Another option is biometrics -- physical characteristics such as
a fingerprint, retina scan or voice recognition. But that requires
additional hardware, which could be expensive.
Tokens are another possible solution. They are physical devices
that sometimes can be plugged into a USB port, which is a device
on your computer that lets you attach such things as a mouse and
printer to it. The token, in combination with your user name and
password, would give you entry to your account. Other tokens that
don't require a physical connection are battery operated and generate
a series of random numbers every few seconds. You'd log on to your
account and be asked for a user name, password and whatever number
is being generated at that time. Tokens can be carried on a key
ring, but they can also be lost.
Steven Gal of ID Analytics says two-factor authentication is an
important step, but it won't solve the problem.
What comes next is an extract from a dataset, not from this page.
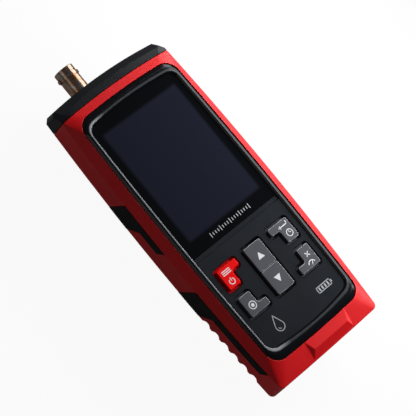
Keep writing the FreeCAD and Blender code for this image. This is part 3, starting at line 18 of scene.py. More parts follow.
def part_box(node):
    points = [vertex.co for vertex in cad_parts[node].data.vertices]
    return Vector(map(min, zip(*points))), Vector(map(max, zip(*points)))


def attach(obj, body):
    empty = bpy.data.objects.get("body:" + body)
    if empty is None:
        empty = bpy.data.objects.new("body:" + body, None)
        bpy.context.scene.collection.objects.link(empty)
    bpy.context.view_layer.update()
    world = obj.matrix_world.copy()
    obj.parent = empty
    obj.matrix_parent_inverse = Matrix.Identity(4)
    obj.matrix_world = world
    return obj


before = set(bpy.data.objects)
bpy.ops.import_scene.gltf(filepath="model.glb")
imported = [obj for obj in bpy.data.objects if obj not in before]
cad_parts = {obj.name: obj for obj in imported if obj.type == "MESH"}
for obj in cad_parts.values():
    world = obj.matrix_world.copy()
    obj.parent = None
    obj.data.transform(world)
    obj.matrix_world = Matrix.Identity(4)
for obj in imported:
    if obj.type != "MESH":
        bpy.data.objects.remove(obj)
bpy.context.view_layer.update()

MM = 0.001
PHOTO_SIDE = 416
LOG = logging.getLogger("meter")

Pair = tuple[float, float]
Point = tuple[float, float]
Place = tuple[float, float, float]
Polygon = list[Point]
Colour = tuple[float, float, float, float]

WHITE: Colour = (1.0, 1.0, 1.0, 1.0)
INK_HEIGHT = 0.03 * MM
# how fast a noise's finer octaves fade, and the range that its values seldom leave
NOISE_ROUGHNESS = 0.55
NOISE_RANGE: Pair = (0.3, 0.7)
# distance between the bands of a wave texture at a scale of one
WAVE_SPACING = math.pi / 10
# rays that a shader sends out to find an edge or a notch
EDGE_SAMPLES = 6


def linear(code: str) -> Colour:
    """Turn an sRGB hex colour into linear RGBA, by the sRGB transfer curve.

    Args:
        code: Six hex digits, with or without a leading hash.

    Returns:
        The linear colour with an alpha of one.
    """
    digits = code.lstrip("#")
    channels = [int(digits[k:k + 2], 16) / 255 for k in (0, 2, 4)]
    red, green, blue = (c / 12.92 if c <= 0.04045 else ((c + 0.055) / 1.055) ** 2.4 for c in channels)
    return red, green, blue, 1.0


def add_node(tree: bpy.types.NodeTree, kind: str, inputs: dict[Any, Any] | None = None,
             **settings: Any) -> bpy.types.Node:
    """Add one node with its settings, values and links.

    Args:
        tree: The shader or geometry tree to add to.
        kind: Blender's type name of the node.
        inputs: Input name or index to a value, or to the output socket that feeds it.
        **settings: Properties of the node itself.

    Returns:
        The new node.
    """
    node = tree.nodes.new(kind)
    for key, value in settings.items():
        setattr(node, key, value)
    for key, value in (inputs or {}).items():
        if isinstance(value, bpy.types.NodeSocket):
            tree.links.new(value, node.inputs[key])
        else:
            node.inputs[key].default_value = value
    return node


class Grain(Enum):
    """Surface textures of moulded plastic, as (grain across in mm, depth in mm).

    A real satin or spark texture is 0.03 to 0.1 mm across, too fine to show in the render, so SATIN
    and the two SPARK ones are drawn as coarse as they need to show. SMOOTH is the faint waviness of a
    polished tool.
    """

    SMOOTH = (2.5, 0.0008)
    SATIN = (0.16, 0.00016)
    SPARK_FINE = (0.14, 0.0005)
    SPARK_COARSE = (0.24, 0.0014)


@dataclass(frozen=True)
class Finish:
    """A named surface finish; each kind fills the shader in its own way."""

    name: str
    colour: str
    roughness: float
    ior: float = 1.5
    specular: float = 0.5

    def material(self) -> bpy.types.Material:
        """Make the Blender material of this finish, on first use.

        Returns:
            The material, the same one each time.
        """
        known = bpy.data.materials.get(self.name)
        if known:
            return known
        made = bpy.data.materials.new(self.name)
        made.use_nodes = True
        made.diffuse_color = linear(self.colour)
        tree = made.node_tree
        tree.nodes.clear()
        shader = add_node(tree, "ShaderNodeBsdfPrincipled",
                          {"Base Color": linear(self.colour), "Roughness": self.roughness, "IOR": self.ior,
                           "Specular IOR Level": self.specular})
        self.dress(tree, shader)
        add_node(tree, "ShaderNodeOutputMaterial", {"Surface": shader.outputs["BSDF"]})
        return made

    def dress(self, tree: bpy.types.NodeTree, shader: bpy.types.Node) -> None:
        """Add what this kind of finish has beyond one colour."""

    def on(self, piece: bpy.types.Object) -> bpy.types.Object:
        """Give a piece this finish all over.

        Args:
            piece: The object to dress.

        Returns:
            The same object.
        """
        piece.data.materials.clear()
        piece.data.materials.append(self.material())
        return piece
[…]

"Do you want to issue key fobs to consumers? Do I get one
per account? Will I have a key ring full of fobs? In biometrics
there are privacy issues. Do I do my biometric at every bank? What
if it's a fraudster applying for second authorization so they can
get on your account? If I register my retina under your name, I'm
more you than you are. These measures are appropriate, but there
is a set of challenges under every one."
Gal's company focuses its efforts on preventing fraudsters from
using data once they've acquired it.
"We initially focused on applications for new credit and new
accounts. We look at identity elements and patterns and we can stop
a lot of (fraudulent) attempts. We're now moving heavily into account
hijacking. Don't let a transaction happen if it's risky. The person
can get in, but we're stopping them from changing an address or
transferring money. We trigger alerts that go to the institution:
This is a risky transaction, do further verification; and we recommend
steps to foil it."
While institutions sort out the possibilities, consumers can move
ahead and make every effort to protect their accounts. Your bank
or credit union should have information on its Web site regarding
online fraud. Find out what you're expected to do to protect yourself.
Understand how to report any fraud attempts or losses from your
accounts, and report them in a timely fashion.
The FDIC
also has a wealth of information about identity fraud, phishing
scams and what to do if you're victimized.